Preoperative Depression, Lumbar Fusion, and Opioid Use

An Assessment of Postoperative Prescription, Quality, and Economic Outcomes

Chloe O'Connell, BS; Tej Deepak Azad, MS; Vaishali Mittal, BS; Daniel Vail, BA; Eli Johnson, BS; Atman Desai, MD; Eric Sun, MD, PhD; John K. Ratliff, MD; Anand Veeravagu, MD


Neurosurg Focus. 2018;44(1):e5 

In This Article


In the present study, we sought to examine the effects of a preoperative diagnosis of depression on a variety of functional outcomes following lumbar fusion surgery using a nationwide administrative sample. We found that a diagnosis of depression prior to lumbar fusion was associated with increased postoperative opioid use, even after controlling for preoperative opioid use, demographic factors, and relevant comorbidities. In addition, preoperative depression was associated with increased rates of complications, revisions, and 30-day readmissions, as well as increased 1- and 2-year costs. Depression diagnosis was not significantly associated with the likelihood of discharge to home after lumbar fusion surgery.
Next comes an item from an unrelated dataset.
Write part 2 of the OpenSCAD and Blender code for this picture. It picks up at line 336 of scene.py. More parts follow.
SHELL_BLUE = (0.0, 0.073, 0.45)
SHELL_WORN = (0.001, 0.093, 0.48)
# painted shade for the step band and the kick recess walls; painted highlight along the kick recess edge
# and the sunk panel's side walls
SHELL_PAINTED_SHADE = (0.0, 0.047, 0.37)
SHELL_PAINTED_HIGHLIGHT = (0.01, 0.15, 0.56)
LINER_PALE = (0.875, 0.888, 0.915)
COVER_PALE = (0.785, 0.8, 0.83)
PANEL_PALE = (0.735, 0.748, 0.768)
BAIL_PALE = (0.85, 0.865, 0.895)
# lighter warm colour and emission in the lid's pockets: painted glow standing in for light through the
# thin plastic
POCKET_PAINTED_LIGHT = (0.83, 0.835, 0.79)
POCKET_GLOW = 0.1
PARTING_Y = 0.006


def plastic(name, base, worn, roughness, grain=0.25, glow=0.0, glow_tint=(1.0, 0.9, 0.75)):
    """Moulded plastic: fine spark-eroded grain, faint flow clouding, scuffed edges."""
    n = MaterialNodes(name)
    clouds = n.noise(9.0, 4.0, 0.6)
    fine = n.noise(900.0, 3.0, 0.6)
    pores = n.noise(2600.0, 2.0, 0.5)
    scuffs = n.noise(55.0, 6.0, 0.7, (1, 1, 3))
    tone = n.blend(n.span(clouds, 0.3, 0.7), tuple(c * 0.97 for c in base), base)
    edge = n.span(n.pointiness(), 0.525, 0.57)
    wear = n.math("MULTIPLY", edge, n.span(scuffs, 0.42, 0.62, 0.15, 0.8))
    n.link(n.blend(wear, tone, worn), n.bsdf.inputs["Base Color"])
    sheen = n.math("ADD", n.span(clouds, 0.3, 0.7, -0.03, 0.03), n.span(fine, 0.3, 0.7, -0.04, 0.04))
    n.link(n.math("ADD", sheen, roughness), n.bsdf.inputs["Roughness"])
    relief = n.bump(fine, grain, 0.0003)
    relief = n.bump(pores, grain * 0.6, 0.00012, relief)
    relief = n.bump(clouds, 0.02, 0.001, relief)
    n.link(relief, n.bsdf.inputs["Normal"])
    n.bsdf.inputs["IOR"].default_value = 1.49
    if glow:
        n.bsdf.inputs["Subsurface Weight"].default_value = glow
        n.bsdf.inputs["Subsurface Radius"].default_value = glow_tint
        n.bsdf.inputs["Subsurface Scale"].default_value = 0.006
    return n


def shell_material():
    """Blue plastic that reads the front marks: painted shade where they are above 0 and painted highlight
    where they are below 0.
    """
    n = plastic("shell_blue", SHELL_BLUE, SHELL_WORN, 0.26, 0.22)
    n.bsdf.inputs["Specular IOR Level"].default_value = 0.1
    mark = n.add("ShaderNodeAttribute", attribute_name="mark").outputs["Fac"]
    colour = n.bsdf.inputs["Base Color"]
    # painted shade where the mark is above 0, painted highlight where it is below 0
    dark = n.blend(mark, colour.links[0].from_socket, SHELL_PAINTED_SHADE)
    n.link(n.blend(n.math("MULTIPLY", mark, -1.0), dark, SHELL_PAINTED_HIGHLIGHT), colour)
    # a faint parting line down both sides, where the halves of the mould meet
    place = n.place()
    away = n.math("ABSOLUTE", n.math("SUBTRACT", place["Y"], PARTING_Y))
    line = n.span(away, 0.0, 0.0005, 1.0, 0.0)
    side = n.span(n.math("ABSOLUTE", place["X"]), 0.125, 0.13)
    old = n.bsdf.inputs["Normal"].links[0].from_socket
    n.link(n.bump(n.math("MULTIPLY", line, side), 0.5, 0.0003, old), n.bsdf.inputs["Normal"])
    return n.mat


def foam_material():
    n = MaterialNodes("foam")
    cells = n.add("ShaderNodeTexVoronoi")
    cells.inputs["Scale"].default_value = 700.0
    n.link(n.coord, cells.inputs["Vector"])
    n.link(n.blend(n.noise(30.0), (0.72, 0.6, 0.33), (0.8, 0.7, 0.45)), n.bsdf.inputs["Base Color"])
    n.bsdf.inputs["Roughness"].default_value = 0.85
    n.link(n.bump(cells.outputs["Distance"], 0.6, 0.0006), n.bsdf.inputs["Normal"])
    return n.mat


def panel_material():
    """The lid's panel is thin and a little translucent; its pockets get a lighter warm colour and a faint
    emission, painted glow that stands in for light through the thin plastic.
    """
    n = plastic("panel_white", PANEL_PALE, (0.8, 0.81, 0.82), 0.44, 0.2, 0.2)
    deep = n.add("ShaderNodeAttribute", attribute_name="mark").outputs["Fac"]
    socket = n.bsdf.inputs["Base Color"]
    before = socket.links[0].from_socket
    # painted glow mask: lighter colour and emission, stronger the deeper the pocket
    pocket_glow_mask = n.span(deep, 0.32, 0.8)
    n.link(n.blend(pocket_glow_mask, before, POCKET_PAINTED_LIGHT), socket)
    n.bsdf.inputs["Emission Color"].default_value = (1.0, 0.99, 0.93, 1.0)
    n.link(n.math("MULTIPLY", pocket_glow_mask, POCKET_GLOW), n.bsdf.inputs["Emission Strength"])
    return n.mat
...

While previous research has implicated preoperative depression in adverse outcomes of lumbar fusion surgery,[4,6,24] our study is the first, to our knowledge, to investigate this topic using a nationwide administrative database containing records from privately insured individuals and patients with Medicare. The consistent nature of this relationship between depression and adverse outcomes supports the notion of depression as a disease affecting both physical and mental health as well as health care utilization. The association between depression and both 1- and 2-year costs highlights the fact that the economic burden of depression, while well established in the general population,[13] plays an important role in the long-term costs after lumbar fusion. While the administrative nature of data in the current study precluded us from assessing the treatment status of patients prior to surgery, in the future it would be worthwhile to determine whether preoperative treatment of depression would improve outcomes. Given the high prevalence of spondylolisthesis in this cohort that underwent lumbar fusion, future research investigating the specific effect of depression diagnosis within this subgroup would be of great utility.
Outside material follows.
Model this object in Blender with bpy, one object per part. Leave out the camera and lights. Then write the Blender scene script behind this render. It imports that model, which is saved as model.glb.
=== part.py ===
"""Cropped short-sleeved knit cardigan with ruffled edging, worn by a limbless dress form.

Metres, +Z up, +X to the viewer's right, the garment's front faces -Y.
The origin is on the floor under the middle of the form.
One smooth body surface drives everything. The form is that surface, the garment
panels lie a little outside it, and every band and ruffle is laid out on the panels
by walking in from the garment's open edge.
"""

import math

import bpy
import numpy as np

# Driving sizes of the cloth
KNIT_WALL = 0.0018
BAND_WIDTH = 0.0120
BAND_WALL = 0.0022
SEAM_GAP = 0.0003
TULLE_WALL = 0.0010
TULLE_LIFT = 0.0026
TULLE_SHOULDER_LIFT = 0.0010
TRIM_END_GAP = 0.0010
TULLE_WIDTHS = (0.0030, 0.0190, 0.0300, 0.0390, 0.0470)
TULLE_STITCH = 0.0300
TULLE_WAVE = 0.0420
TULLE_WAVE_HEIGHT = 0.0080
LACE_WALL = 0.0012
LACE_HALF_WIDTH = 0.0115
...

Opioid use is common following lumbar fusion, and the rising rate of opioid abuse in recent years has become a growing problem in this country.[30] After controlling for demographic factors and comorbidities, we found that a preoperative depression diagnosis was associated with increased cumulative MMEs and risk of chronic use 3–12 months after surgery, as well as a decreased probability of opioid cessation 6–12 months postoperatively. Previous studies have identified depression among the numerous factors increasing the risk of opioid use after surgeries such as total hip arthroplasty and bariatric surgery;[9,27] however, its role in lumbar fusion has remained unexplored. Our results suggest that depression may be an important driver of postoperative opioid use in this surgical population, even after controlling for preoperative use. This relationship between depression and postoperative opioid use, particularly in patients with a diagnosis of spondylolisthesis, warrants further investigation.

Study Limitations

Results of the present study must be interpreted considering the limitations inherent to all large database studies. Specifically, our categorization of depression diagnosis, along with comorbidities and outcomes, assumed the accuracy of our administrative data. Although we used a definition of depression that was based on a previously validated report, the incidence of depression in administrative data based on ICD-9 codes may underestimate the true prevalence.[12] Additionally, depression is commonly thought to be a spectrum of disorders rather than one distinct entity; therefore, characterizing it with one group of ICD-9 codes may not achieve the granularity necessary to distinguish between different forms of the disorder.

While generalized anxiety or panic disorder was included as a covariate in our analysis, other psychiatric conditions, such as Axis II disorders and other mood disorders, particularly bipolar disorder and other anxiety disorders, are frequently comorbid with depression and may affect the relationship between depression and outcomes.[20] Additionally, we did not control for health care utilization, which has been associated with a diagnosis of depression as well.[10] Further work is required to investigate the nature of this relationship and its effect on the association between depression and lumbar fusion outcomes.

Finally, opioid use was assessed based on the number and dosage of medications that were both prescribed to the patient and picked up at a pharmacy, not on actual patient ingestion, which may not reflect opioids obtained from other sources not covered by insurance. To more definitively characterize the relationship between depression and opioid use, future studies using more granular data on both depression diagnosis and opioid use would be of great value.